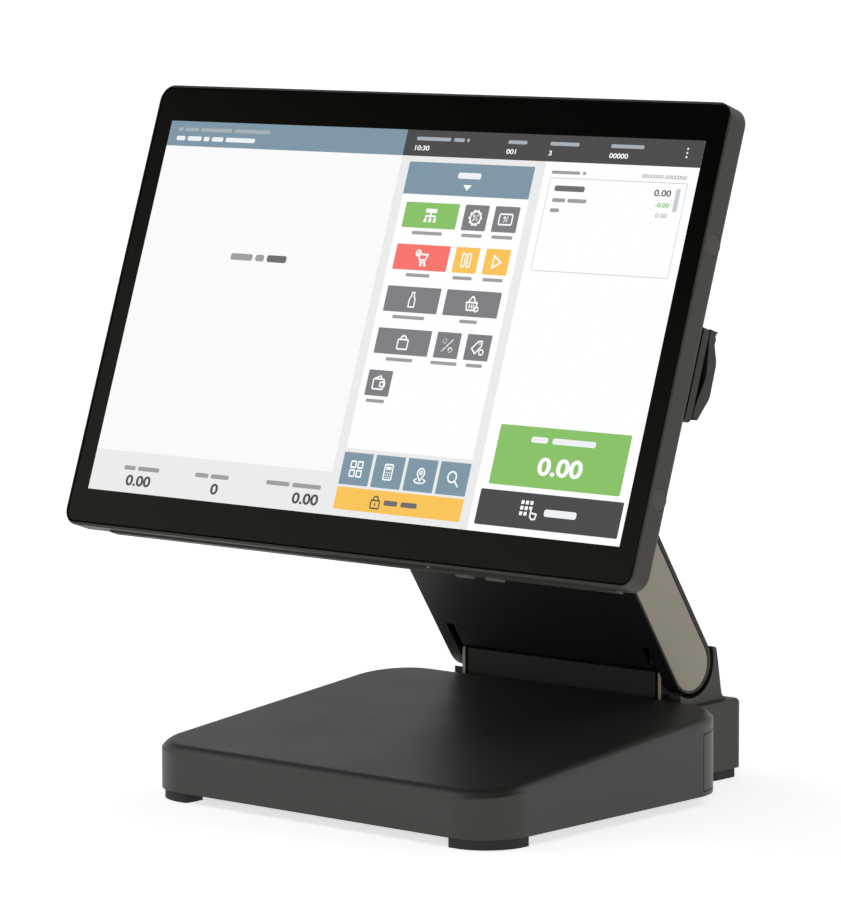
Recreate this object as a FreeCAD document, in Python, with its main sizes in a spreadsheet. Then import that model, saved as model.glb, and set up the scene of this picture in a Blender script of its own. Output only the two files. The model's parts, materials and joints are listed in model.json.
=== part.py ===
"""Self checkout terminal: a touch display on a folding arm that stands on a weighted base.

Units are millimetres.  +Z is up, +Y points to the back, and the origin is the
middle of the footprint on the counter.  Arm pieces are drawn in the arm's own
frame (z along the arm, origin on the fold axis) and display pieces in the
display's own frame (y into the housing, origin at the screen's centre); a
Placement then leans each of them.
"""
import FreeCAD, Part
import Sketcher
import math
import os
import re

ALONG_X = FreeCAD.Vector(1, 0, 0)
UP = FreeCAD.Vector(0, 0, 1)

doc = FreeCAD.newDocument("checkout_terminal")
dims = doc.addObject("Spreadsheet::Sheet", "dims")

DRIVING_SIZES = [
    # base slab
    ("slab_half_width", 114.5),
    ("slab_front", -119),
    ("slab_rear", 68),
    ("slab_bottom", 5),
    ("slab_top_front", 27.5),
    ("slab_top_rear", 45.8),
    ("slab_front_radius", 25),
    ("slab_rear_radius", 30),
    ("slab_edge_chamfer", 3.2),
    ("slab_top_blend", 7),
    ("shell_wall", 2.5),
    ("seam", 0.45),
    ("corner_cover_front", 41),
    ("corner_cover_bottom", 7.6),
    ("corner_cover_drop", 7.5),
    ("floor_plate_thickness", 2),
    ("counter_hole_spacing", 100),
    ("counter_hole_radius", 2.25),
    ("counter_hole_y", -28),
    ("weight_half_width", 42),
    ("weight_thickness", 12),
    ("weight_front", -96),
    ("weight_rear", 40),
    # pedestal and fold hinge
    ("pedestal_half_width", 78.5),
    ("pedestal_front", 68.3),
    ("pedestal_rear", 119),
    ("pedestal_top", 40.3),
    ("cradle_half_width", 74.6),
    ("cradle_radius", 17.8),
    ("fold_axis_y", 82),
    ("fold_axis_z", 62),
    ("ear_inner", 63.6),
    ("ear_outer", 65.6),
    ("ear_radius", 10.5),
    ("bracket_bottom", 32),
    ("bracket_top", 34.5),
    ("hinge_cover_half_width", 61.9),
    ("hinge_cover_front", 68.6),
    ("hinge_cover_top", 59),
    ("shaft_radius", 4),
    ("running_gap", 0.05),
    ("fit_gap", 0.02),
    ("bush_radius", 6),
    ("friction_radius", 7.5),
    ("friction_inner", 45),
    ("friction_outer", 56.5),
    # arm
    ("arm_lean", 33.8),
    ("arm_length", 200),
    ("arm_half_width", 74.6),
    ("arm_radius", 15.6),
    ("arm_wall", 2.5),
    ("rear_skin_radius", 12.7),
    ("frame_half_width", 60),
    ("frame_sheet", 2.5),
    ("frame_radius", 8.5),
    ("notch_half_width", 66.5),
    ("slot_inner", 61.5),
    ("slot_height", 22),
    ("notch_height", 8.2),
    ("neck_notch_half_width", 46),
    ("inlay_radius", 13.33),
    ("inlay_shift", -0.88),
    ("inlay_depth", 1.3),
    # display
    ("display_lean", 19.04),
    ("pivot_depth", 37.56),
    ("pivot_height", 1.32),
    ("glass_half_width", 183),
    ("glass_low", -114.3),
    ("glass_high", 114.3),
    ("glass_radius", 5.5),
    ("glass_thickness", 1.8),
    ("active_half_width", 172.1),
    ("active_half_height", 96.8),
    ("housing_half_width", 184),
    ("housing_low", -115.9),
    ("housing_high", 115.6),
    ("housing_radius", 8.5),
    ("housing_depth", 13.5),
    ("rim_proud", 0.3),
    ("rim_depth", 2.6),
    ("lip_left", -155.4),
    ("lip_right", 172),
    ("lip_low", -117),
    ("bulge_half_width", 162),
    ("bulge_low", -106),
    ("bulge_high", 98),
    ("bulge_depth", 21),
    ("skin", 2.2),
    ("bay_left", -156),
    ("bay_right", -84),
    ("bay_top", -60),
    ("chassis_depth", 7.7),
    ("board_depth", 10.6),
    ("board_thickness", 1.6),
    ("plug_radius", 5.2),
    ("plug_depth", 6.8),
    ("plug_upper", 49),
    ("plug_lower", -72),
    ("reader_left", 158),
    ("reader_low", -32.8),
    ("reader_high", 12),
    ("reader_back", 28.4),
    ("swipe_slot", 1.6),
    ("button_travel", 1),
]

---

» Task to complete
Each line of the material must be restated exactly.

» Task solution
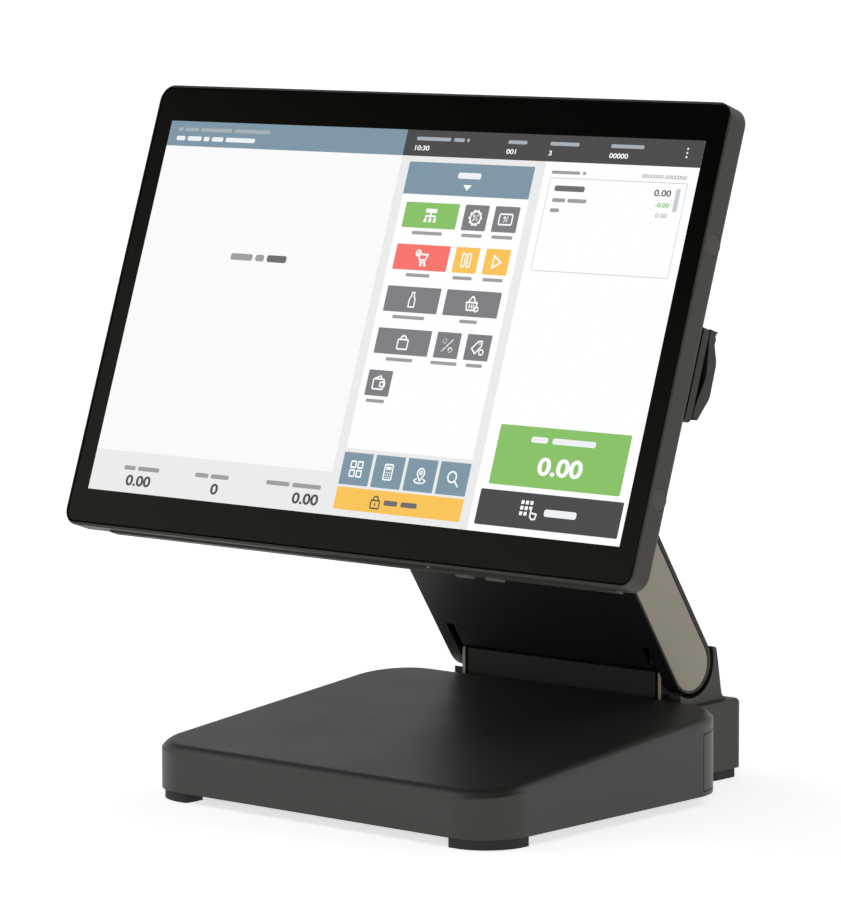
Recreate this object as a FreeCAD document, in Python, with its main sizes in a spreadsheet. Then import that model, saved as model.glb, and set up the scene of this picture in a Blender script of its own. Output only the two files. The model's parts, materials and joints are listed in model.json.
=== part.py ===
"""Self checkout terminal: a touch display on a folding arm that stands on a weighted base.

Units are millimetres.  +Z is up, +Y points to the back, and the origin is the
middle of the footprint on the counter.  Arm pieces are drawn in the arm's own
frame (z along the arm, origin on the fold axis) and display pieces in the
display's own frame (y into the housing, origin at the screen's centre); a
Placement then leans each of them.
"""
import FreeCAD, Part
import Sketcher
import math
import os
import re

ALONG_X = FreeCAD.Vector(1, 0, 0)
UP = FreeCAD.Vector(0, 0, 1)

doc = FreeCAD.newDocument("checkout_terminal")
dims = doc.addObject("Spreadsheet::Sheet", "dims")

DRIVING_SIZES = [
    # base slab
    ("slab_half_width", 114.5),
    ("slab_front", -119),
    ("slab_rear", 68),
    ("slab_bottom", 5),
    ("slab_top_front", 27.5),
    ("slab_top_rear", 45.8),
    ("slab_front_radius", 25),
    ("slab_rear_radius", 30),
    ("slab_edge_chamfer", 3.2),
    ("slab_top_blend", 7),
    ("shell_wall", 2.5),
    ("seam", 0.45),
    ("corner_cover_front", 41),
    ("corner_cover_bottom", 7.6),
    ("corner_cover_drop", 7.5),
    ("floor_plate_thickness", 2),
    ("counter_hole_spacing", 100),
    ("counter_hole_radius", 2.25),
    ("counter_hole_y", -28),
    ("weight_half_width", 42),
    ("weight_thickness", 12),
    ("weight_front", -96),
    ("weight_rear", 40),
    # pedestal and fold hinge
    ("pedestal_half_width", 78.5),
    ("pedestal_front", 68.3),
    ("pedestal_rear", 119),
    ("pedestal_top", 40.3),
    ("cradle_half_width", 74.6),
    ("cradle_radius", 17.8),
    ("fold_axis_y", 82),
    ("fold_axis_z", 62),
    ("ear_inner", 63.6),
    ("ear_outer", 65.6),
    ("ear_radius", 10.5),
    ("bracket_bottom", 32),
    ("bracket_top", 34.5),
    ("hinge_cover_half_width", 61.9),
    ("hinge_cover_front", 68.6),
    ("hinge_cover_top", 59),
    ("shaft_radius", 4),
    ("running_gap", 0.05),
    ("fit_gap", 0.02),
    ("bush_radius", 6),
    ("friction_radius", 7.5),
    ("friction_inner", 45),
    ("friction_outer", 56.5),
    # arm
    ("arm_lean", 33.8),
    ("arm_length", 200),
    ("arm_half_width", 74.6),
    ("arm_radius", 15.6),
    ("arm_wall", 2.5),
    ("rear_skin_radius", 12.7),
    ("frame_half_width", 60),
    ("frame_sheet", 2.5),
    ("frame_radius", 8.5),
    ("notch_half_width", 66.5),
    ("slot_inner", 61.5),
    ("slot_height", 22),
    ("notch_height", 8.2),
    ("neck_notch_half_width", 46),
    ("inlay_radius", 13.33),
    ("inlay_shift", -0.88),
    ("inlay_depth", 1.3),
    # display
    ("display_lean", 19.04),
    ("pivot_depth", 37.56),
    ("pivot_height", 1.32),
    ("glass_half_width", 183),
    ("glass_low", -114.3),
    ("glass_high", 114.3),
    ("glass_radius", 5.5),
    ("glass_thickness", 1.8),
    ("active_half_width", 172.1),
    ("active_half_height", 96.8),
    ("housing_half_width", 184),
    ("housing_low", -115.9),
    ("housing_high", 115.6),
    ("housing_radius", 8.5),
    ("housing_depth", 13.5),
    ("rim_proud", 0.3),
    ("rim_depth", 2.6),
    ("lip_left", -155.4),
    ("lip_right", 172),
    ("lip_low", -117),
    ("bulge_half_width", 162),
    ("bulge_low", -106),
    ("bulge_high", 98),
    ("bulge_depth", 21),
    ("skin", 2.2),
    ("bay_left", -156),
    ("bay_right", -84),
    ("bay_top", -60),
    ("chassis_depth", 7.7),
    ("board_depth", 10.6),
    ("board_thickness", 1.6),
    ("plug_radius", 5.2),
    ("plug_depth", 6.8),
    ("plug_upper", 49),
    ("plug_lower", -72),
    ("reader_left", 158),
    ("reader_low", -32.8),
    ("reader_high", 12),
    ("reader_back", 28.4),
    ("swipe_slot", 1.6),
    ("button_travel", 1),
]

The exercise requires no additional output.